> **Task to complete**
Only the lines from the start of the entries through the line with "board, in millimetres." are wanted; please output them exactly.

> **Dataset records**

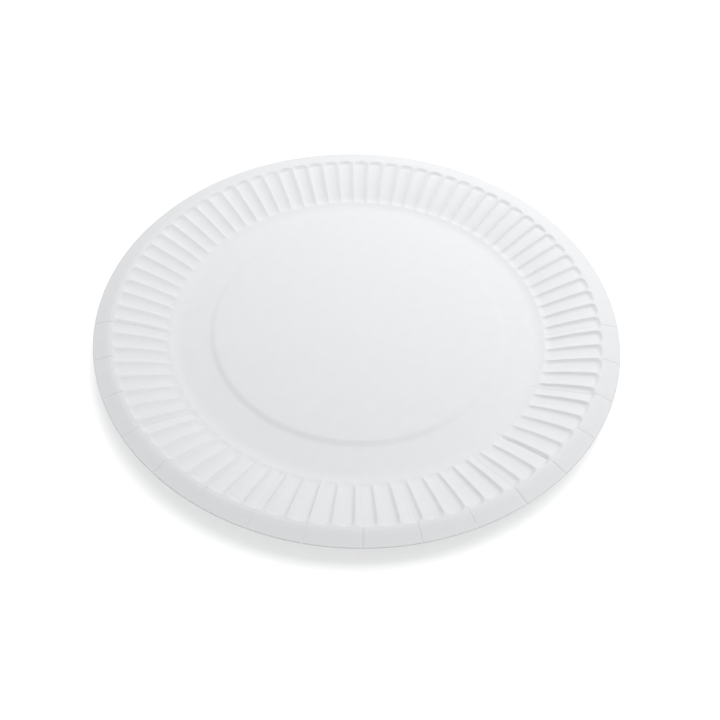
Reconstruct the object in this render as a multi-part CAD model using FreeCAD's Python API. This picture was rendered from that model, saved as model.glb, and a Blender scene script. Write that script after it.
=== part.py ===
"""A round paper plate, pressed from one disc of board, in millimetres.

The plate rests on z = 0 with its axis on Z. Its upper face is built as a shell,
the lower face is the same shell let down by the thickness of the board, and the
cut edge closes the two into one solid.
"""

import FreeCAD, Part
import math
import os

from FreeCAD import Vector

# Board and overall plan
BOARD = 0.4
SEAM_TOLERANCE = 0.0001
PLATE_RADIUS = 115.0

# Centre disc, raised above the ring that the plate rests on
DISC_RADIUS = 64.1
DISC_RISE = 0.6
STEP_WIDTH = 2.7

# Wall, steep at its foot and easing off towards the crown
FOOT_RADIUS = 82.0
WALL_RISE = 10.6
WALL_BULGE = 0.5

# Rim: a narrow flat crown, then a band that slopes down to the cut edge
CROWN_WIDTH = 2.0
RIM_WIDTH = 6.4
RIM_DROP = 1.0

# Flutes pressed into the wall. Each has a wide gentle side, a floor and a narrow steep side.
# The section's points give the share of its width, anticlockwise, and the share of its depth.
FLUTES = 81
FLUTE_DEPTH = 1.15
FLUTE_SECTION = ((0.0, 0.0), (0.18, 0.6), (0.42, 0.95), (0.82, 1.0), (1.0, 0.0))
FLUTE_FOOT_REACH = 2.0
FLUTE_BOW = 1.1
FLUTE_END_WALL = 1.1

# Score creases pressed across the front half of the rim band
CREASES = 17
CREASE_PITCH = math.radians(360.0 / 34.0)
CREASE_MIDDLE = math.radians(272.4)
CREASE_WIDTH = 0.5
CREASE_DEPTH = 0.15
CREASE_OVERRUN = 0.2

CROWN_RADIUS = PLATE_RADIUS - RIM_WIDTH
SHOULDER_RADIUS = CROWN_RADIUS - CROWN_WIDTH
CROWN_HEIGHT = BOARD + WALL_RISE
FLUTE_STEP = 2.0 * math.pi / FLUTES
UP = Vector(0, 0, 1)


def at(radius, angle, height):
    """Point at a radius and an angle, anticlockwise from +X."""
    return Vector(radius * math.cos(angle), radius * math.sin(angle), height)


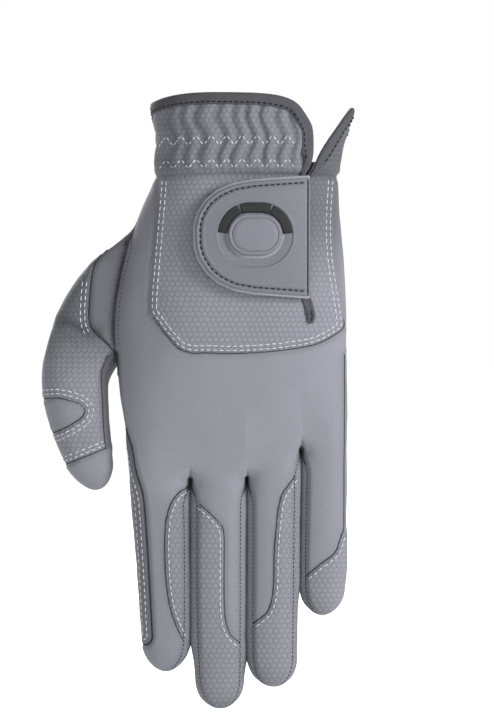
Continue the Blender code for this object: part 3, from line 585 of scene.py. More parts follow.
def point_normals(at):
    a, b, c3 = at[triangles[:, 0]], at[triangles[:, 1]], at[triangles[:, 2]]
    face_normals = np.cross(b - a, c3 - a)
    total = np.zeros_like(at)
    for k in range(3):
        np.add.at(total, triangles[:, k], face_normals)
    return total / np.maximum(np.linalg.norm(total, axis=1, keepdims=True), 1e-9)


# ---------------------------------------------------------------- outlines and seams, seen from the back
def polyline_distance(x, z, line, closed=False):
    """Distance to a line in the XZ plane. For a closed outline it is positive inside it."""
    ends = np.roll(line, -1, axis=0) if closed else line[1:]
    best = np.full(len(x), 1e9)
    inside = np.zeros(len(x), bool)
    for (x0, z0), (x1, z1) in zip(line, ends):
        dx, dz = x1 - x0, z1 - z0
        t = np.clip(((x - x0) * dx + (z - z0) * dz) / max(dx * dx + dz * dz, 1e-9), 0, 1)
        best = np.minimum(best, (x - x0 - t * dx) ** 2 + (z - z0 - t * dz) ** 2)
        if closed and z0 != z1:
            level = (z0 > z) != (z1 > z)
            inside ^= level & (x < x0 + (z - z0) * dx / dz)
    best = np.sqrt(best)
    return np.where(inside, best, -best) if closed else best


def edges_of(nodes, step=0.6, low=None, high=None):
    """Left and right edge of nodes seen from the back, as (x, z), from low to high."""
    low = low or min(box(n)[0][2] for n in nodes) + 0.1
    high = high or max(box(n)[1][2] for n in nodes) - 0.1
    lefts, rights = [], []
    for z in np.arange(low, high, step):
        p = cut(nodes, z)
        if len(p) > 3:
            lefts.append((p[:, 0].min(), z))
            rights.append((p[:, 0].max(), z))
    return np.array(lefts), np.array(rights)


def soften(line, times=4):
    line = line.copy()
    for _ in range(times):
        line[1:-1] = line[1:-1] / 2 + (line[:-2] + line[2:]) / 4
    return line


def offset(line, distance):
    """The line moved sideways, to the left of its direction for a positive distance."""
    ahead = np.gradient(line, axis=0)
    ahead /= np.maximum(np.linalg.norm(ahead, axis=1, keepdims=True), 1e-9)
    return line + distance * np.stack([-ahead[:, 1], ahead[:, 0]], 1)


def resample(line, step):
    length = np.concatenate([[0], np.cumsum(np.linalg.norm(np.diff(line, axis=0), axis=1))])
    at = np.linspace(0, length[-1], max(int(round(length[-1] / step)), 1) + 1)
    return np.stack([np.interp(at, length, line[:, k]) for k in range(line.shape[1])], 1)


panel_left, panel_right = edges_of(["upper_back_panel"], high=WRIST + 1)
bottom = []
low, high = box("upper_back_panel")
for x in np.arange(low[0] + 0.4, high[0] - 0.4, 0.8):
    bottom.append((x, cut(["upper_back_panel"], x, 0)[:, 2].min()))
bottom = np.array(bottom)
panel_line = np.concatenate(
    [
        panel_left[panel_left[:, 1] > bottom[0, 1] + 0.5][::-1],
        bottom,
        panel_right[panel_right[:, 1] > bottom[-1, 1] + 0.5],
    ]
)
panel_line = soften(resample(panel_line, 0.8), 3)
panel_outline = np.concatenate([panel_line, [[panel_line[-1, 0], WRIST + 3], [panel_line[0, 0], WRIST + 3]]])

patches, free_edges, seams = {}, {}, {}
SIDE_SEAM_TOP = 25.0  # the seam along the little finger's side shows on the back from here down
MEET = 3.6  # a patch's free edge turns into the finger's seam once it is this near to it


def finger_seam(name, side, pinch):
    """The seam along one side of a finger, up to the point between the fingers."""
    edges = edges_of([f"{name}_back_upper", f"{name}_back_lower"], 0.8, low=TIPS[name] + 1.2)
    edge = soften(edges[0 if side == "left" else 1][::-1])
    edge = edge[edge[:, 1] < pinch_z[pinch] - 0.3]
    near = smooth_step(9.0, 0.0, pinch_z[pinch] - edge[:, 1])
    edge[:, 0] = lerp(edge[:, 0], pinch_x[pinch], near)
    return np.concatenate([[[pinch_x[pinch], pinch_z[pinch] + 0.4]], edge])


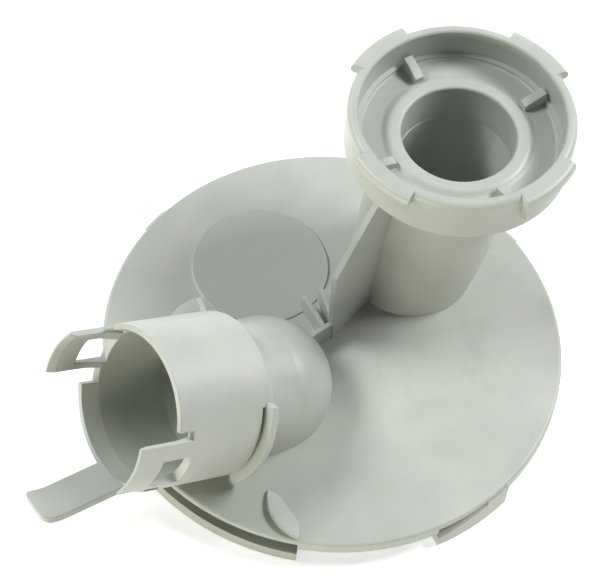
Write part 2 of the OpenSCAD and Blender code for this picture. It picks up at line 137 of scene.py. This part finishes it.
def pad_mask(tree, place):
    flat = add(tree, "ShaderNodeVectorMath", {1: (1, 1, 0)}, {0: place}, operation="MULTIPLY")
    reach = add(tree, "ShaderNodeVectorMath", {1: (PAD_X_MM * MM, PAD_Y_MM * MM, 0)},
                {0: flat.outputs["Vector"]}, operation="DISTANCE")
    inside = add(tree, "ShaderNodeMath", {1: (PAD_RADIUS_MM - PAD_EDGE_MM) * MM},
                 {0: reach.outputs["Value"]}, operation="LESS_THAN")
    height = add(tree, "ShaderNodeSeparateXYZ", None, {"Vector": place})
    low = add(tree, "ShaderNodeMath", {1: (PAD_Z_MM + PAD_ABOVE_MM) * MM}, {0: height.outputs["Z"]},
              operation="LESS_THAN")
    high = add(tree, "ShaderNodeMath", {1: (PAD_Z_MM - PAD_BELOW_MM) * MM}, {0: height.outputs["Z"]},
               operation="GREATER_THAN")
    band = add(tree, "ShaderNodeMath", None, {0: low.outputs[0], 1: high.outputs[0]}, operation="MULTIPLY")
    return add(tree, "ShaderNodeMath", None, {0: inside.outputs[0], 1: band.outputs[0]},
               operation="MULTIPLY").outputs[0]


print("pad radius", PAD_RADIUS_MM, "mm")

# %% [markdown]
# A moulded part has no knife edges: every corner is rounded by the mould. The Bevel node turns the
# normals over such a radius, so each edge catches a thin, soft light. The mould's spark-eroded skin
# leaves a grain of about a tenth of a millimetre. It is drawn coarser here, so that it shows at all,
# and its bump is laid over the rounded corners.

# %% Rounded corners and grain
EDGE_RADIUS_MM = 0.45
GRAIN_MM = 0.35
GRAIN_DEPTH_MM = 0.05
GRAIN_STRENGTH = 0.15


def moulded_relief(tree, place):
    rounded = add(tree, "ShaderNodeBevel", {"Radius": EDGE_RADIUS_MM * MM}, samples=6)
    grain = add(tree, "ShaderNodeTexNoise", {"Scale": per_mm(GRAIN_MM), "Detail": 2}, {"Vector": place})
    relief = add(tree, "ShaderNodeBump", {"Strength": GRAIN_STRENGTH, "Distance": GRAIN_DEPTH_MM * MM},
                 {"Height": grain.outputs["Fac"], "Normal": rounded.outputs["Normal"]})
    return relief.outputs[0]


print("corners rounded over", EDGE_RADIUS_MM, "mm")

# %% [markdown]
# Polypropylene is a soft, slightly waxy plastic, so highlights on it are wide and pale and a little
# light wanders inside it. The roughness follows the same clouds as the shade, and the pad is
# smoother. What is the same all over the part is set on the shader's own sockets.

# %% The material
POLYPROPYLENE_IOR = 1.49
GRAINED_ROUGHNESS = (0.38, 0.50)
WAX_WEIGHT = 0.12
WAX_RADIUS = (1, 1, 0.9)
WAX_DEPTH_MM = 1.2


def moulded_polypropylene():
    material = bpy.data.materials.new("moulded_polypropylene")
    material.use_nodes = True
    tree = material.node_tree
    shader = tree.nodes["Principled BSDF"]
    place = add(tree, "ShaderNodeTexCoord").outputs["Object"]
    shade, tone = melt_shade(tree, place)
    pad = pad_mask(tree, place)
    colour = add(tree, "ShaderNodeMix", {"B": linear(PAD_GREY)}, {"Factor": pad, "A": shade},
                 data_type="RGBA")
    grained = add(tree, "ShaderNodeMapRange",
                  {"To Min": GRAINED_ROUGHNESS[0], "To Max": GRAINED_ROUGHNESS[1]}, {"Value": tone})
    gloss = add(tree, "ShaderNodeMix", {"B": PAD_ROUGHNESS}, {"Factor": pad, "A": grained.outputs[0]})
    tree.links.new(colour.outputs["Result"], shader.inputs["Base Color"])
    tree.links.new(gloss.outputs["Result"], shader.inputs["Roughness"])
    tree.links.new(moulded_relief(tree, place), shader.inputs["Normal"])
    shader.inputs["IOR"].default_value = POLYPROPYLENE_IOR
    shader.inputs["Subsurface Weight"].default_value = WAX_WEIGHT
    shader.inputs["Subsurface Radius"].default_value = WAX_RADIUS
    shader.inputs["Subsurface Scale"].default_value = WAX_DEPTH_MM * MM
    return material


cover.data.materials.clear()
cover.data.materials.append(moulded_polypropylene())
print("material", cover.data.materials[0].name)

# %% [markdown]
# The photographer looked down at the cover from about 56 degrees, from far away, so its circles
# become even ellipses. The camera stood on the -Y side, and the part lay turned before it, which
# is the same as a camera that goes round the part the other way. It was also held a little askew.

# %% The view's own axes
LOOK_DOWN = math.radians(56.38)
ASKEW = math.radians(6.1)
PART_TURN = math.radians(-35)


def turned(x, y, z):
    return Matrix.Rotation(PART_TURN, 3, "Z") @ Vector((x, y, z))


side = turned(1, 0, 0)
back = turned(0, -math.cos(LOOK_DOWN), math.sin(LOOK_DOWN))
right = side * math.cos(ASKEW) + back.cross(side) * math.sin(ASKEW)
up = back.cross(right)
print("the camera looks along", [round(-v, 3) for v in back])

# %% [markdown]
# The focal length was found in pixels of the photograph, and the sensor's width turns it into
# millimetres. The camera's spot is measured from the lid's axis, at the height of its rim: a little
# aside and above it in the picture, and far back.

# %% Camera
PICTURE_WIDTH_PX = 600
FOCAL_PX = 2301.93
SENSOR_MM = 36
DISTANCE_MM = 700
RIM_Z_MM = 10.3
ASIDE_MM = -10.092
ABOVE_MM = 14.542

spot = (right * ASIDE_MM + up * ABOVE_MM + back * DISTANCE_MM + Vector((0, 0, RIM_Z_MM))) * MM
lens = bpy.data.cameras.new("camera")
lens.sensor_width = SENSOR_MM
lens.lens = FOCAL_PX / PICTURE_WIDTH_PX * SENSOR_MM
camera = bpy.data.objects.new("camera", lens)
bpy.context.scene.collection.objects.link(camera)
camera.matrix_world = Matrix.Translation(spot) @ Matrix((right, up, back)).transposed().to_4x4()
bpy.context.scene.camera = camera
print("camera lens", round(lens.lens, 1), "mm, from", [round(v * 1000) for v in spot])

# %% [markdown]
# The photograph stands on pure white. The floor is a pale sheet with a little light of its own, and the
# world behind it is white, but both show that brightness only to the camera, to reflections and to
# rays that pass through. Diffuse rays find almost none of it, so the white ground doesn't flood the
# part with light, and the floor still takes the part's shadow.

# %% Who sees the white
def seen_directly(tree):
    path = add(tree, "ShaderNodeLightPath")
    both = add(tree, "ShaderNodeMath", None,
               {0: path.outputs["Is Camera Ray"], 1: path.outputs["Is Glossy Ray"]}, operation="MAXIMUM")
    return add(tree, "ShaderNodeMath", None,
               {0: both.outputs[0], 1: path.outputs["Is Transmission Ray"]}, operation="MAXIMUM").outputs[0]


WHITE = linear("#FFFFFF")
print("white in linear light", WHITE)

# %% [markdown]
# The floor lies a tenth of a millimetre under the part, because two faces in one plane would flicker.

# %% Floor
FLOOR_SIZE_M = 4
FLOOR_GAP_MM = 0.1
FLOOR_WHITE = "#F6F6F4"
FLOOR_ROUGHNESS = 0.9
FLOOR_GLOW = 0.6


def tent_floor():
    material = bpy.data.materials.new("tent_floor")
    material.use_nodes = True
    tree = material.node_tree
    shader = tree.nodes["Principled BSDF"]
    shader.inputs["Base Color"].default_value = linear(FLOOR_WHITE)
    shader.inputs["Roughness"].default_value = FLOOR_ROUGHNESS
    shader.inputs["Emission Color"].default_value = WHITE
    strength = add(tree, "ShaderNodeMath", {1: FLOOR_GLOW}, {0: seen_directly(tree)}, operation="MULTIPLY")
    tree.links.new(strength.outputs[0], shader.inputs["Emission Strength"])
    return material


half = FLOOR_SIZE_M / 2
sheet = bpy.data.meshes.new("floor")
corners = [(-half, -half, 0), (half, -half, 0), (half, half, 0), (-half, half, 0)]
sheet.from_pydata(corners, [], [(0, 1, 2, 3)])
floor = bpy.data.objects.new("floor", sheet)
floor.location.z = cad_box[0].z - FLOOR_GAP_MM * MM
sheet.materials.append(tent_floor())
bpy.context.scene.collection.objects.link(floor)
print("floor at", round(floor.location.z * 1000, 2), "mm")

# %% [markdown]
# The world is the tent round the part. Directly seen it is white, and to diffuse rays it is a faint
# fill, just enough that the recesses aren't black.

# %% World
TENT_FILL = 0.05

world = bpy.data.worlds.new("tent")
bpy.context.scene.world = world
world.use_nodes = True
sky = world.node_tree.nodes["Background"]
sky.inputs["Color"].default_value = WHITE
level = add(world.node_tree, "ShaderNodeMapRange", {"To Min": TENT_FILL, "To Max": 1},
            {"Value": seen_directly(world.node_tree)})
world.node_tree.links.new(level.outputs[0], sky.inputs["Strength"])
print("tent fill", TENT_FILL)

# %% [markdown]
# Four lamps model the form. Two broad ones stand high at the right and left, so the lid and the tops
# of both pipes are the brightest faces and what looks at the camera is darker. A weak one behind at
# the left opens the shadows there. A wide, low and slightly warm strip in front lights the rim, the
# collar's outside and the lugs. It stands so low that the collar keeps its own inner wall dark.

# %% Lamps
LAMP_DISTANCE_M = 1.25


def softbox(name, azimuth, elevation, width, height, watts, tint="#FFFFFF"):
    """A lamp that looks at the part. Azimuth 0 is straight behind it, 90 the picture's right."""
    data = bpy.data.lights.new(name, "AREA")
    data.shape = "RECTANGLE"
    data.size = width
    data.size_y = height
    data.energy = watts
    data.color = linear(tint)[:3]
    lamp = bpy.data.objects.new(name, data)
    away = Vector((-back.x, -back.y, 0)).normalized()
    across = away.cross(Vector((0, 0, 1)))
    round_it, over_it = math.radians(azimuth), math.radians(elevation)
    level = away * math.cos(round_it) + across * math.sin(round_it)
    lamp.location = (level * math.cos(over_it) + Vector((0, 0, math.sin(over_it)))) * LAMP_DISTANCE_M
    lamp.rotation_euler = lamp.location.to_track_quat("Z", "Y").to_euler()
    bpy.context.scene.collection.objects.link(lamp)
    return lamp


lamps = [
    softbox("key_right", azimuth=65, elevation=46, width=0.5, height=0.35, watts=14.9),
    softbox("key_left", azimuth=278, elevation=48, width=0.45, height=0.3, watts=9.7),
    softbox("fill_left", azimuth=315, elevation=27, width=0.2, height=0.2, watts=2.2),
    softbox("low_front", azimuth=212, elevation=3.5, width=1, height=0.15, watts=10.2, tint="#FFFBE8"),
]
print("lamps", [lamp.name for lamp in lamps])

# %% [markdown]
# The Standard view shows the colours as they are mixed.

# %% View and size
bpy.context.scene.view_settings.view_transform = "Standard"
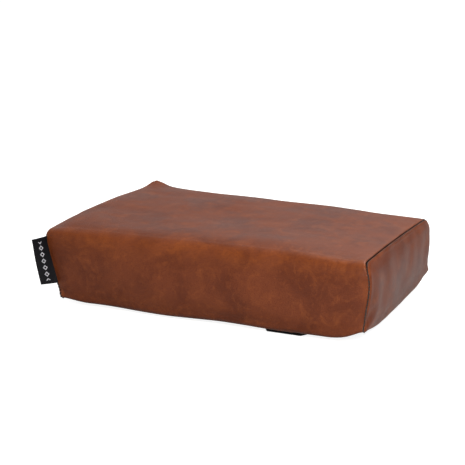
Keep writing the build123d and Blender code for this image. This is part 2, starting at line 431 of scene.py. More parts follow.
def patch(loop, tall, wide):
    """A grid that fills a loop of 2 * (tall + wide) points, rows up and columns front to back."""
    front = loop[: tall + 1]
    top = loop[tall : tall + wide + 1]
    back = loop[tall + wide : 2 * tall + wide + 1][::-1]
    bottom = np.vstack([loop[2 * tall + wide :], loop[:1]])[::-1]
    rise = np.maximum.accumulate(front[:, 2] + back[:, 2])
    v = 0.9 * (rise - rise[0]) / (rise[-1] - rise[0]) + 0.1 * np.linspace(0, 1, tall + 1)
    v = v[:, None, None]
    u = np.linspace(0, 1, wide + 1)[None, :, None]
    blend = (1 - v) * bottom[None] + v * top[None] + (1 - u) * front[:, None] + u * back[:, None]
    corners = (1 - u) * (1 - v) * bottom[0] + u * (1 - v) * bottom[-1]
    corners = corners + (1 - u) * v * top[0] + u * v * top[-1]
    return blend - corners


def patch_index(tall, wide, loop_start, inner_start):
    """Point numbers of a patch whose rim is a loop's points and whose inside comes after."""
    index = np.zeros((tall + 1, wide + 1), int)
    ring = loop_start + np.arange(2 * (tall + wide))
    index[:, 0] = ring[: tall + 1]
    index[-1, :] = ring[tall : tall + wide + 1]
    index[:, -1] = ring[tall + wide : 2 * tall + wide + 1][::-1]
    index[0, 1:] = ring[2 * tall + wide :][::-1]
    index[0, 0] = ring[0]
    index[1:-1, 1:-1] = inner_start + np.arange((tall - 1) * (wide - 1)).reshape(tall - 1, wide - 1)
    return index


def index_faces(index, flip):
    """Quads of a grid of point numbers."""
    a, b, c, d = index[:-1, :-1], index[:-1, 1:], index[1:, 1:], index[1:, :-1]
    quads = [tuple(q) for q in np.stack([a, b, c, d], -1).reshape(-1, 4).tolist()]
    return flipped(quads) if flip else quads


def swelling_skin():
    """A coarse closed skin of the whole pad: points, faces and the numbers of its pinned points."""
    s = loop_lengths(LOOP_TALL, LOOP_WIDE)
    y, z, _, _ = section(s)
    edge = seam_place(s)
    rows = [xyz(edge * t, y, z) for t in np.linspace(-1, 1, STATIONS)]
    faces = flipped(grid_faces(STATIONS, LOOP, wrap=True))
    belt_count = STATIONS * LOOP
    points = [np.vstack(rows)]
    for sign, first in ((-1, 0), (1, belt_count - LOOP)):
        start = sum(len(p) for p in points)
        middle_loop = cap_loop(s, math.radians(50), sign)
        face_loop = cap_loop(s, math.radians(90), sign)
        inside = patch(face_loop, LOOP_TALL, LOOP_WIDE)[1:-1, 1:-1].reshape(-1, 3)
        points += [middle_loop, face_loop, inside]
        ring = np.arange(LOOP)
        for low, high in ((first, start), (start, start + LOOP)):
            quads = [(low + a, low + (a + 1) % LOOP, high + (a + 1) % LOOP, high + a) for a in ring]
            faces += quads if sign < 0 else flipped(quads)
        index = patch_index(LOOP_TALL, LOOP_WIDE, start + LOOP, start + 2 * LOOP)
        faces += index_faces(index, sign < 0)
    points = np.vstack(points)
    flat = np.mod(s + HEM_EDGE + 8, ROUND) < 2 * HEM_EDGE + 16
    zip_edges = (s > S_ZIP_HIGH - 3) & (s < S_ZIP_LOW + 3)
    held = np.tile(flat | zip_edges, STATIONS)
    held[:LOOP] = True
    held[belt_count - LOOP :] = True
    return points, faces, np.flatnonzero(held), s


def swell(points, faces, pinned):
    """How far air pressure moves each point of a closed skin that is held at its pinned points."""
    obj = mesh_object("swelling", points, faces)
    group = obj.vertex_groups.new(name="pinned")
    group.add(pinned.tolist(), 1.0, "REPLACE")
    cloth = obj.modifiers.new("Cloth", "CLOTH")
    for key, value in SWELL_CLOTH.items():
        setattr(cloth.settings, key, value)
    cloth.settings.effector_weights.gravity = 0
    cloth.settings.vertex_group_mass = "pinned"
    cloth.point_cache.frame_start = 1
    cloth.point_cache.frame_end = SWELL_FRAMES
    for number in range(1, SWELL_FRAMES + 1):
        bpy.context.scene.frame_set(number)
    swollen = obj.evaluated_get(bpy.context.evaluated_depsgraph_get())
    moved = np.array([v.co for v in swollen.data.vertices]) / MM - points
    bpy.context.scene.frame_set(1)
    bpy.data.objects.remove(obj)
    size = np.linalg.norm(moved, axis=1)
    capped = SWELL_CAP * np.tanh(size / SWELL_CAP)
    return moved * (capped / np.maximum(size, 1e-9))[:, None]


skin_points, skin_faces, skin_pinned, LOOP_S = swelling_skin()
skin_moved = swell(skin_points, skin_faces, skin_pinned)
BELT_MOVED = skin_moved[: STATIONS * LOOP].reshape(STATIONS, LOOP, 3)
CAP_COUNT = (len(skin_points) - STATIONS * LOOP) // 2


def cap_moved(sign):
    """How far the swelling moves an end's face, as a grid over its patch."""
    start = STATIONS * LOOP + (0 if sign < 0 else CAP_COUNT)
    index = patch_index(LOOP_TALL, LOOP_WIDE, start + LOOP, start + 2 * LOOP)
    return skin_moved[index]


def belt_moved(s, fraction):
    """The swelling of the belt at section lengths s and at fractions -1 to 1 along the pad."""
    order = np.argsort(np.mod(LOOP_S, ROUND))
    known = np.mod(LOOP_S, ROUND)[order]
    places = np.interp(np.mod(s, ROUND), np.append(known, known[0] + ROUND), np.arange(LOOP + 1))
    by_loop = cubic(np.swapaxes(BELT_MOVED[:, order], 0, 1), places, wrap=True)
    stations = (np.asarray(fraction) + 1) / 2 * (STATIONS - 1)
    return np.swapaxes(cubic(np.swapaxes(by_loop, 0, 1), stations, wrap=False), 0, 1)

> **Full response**
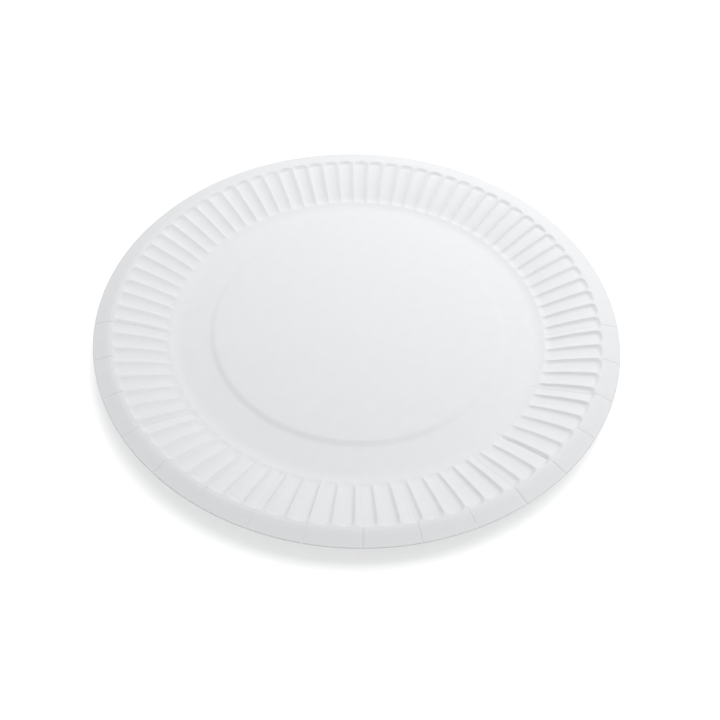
Reconstruct the object in this render as a multi-part CAD model using FreeCAD's Python API. This picture was rendered from that model, saved as model.glb, and a Blender scene script. Write that script after it.
=== part.py ===
"""A round paper plate, pressed from one disc of board, in millimetres.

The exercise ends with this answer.